Sepanjang pengetahuan saya, selama beliau dipercayakan menakhodai laut dan ikan Indonesia, hampir tak ada cela. Tegas, dan tak pernah gentar menghabisi kapal asing yang berani masuk ke teritorial Indonesia tujuan mencuri ikan.
Meskipun ada khilaf dan salah, itu manusiawi. Karena manusia tak ada yang sempurna kecuali Allah SWT. Tak mungkin semua keputusan dan tindakannya dapat memuaskan semua pihak.
Kini pemilik Mas Kapai Susi air ini berada di luar kabinet, sikapnya terhadap pemerintah biasa-biasa saja. Masih tetatap berjuang memajukan Indonesia dengan caranya sendiri. Di antaranya lewat media sosial. Khususnya di bidang perikanan dan kelautan.
Apabila diperhatikan celotehan beliau di akun tweeternya, belum ditemui unggahannya yang bernada kebencian terhadap pemerintah.

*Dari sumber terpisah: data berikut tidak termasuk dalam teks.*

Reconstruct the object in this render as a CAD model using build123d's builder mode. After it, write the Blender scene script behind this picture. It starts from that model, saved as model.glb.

Melontarkan kritik? Tentu iya. Namun dengan cara santun, cerdas, logis, dan dapat diterima oleh akal sehat. Tidak nyinyir, tidak bising, jauh dari caci maki, dan hujat sana hujat sini.

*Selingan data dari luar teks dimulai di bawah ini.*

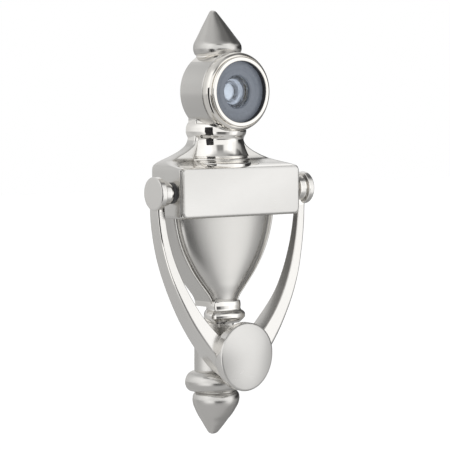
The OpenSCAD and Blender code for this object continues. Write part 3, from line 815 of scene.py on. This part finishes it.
below = ramp_by_angle([(-180, 0.38), (-143, 0.46), (-117, 0.4), (-95, 0.5), (-76, 0.85), (-60, 1.0),
                       (-42, 0.9), (-30, 0.08), (-6, 0.1), (10, 0.38), (24, 0.75), (36, 0.95), (48, 0.9),
                       (62, 0.42), (80, 0.3), (106, 0.12), (150, 0.38)])
bottom = ramp_by_angle([(-180, 0.44), (-40, 0.46), (40, 0.44), (70, 0.3), (120, 0.25), (160, 0.44)])


def blend_by_height(low, high, first, second):
    """From one brightness to the other as the direction rises from low to high."""
    rise = add.new("ShaderNodeMapRange")
    rise.interpolation_type = "SMOOTHSTEP"
    rise.inputs["From Min"].default_value = low
    rise.inputs["From Max"].default_value = high
    link.new(split.outputs["Z"], rise.inputs["Value"])
    made = add.new("ShaderNodeMixRGB")
    link.new(rise.outputs["Result"], made.inputs["Fac"])
    link.new(first, made.inputs["Color1"])
    link.new(second, made.inputs["Color2"])
    return made.outputs["Color"]


# Each layer takes over from the one under it between two heights of the direction.
blend = bottom
layers = ((-0.62, -0.36, below), (-0.13, -0.05, level), (0.14, 0.34, above), (0.46, 0.56, high),
          (0.7, 0.86, top))
for start, end, layer in layers:
    blend = blend_by_height(start, end, blend, layer)
surround = add.new("ShaderNodeBackground")
surround.inputs["Strength"].default_value = 1.3
link.new(blend, surround.inputs["Color"])
backdrop = add.new("ShaderNodeBackground")
backdrop.inputs["Color"].default_value = (1, 1, 1, 1)
seen = add.new("ShaderNodeLightPath")
choose = add.new("ShaderNodeMixShader")
link.new(seen.outputs["Is Camera Ray"], choose.inputs["Fac"])
link.new(surround.outputs["Background"], choose.inputs[1])
link.new(backdrop.outputs["Background"], choose.inputs[2])
link.new(choose.outputs["Shader"], out.inputs["Surface"])

CAMERA_PLACE = (-0.43546, -0.59684, 0.00491)  # metres
CAMERA_AIM = (0.59307, 0.80149, -0.07672)  # direction of view
CAMERA_LENS = 152

camera = bpy.data.objects.new("camera", bpy.data.cameras.new("camera"))
bpy.context.scene.collection.objects.link(camera)
camera.location = CAMERA_PLACE
camera.rotation_euler = Vector(CAMERA_AIM).to_track_quat("-Z", "Y").to_euler()
camera.data.lens = CAMERA_LENS
camera.data.sensor_width = 36
camera.data.clip_start = 0.01
bpy.context.scene.camera = camera
bpy.context.scene.view_settings.view_transform = "Standard"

Bandingkan dengan sobat-sobat beliau yang sama-sama berstatus "mantan", dan tergabung dalam barisan "SKHT". Tiada satupun keputusan dan tindak-tanduk pemerintah yang benar di mata mereka. Seakan merekalah yang paling sempurna di muka bumi ini. Sehingga nyamuk pun dapat membaca apa yang ada di benak mereka.
Beberapa hari belakangan, masyarakat Indonesia dikejutkan oleh pemberitaan tentang nasib 5 Anak Buah Kapal (ABK) Indonesia, yang bekerja pada sebuah kapal Asing, Long Xing 629. Diduga mereka menjadi korban perbudakan di kapal berbendera China tersebut. Ulasan lengkapnya klik di sini.

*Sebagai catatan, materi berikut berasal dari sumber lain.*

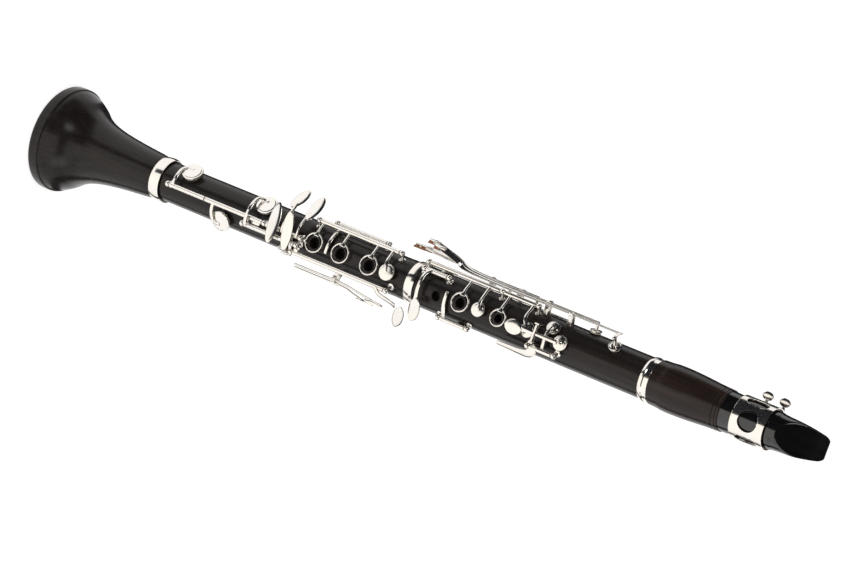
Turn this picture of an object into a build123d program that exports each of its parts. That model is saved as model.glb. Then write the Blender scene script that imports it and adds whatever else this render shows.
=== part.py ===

Terkait isu tersebut, Bu Susi membagikan sebuah berita BBC News via akun Twitter-nya @susipudjiastuti, "BBC News Indonesia |ABK Indonesia di kapal China: 'Tidur hanya tiga jam, makan 'umpan ikan', hingga pengalaman pahit yang sulit dilupakan melarung jenazah teman."
Salah satunya pemilik akun bernama @sudiar_bambang, yang menjuluki beliau kadrunwadon, “Lama2 ibu ini kadrunwadon. Anda ga cocok criwis bgn ibu. Kmbalilah seperti ibu Susi yg dulu.”
Sampai di sini, saya tidak memanjangkan mukadimahnya. Ingin tahu reaksi Bu Susi terhadap serangan tersebut? Silakan mampir di sini.
Sebab, menelisik tutur kata di twitter, terutama jika diseriet-seretkan ke masalah politik, membuat hati nenek tua ini pilu-pilu rindu. Rindu akan kesantunan yang terlanjur mengakar pada anak bangsa ini, jauh sebelum adanya kebebesan yang katanya “merdeka untuk berpendapat”. Kini akar tersebut telah tumbang bersama pohonnya.
Sebagai seorang ibu sekaligus pengidola Bu Susi, saya hanya prihatin atas sikap @sudiar_bambang ini. Kok tega-teganya dia memberikan label tak pantas pada seorang perempuan yang tidak bersalah padanya.
Tidakkah dia berpikir bahwa yang direndahkannya itu adalah seorang perempuan. Sedangkan dirinya lahir dari rahim seorang perempuan. Bukan dari seruas bambu.
Coba kalau ibunya sendiri yang diremehkan bagitu, secara terbuka dan dibaca oleh warga net di seluruh dunia.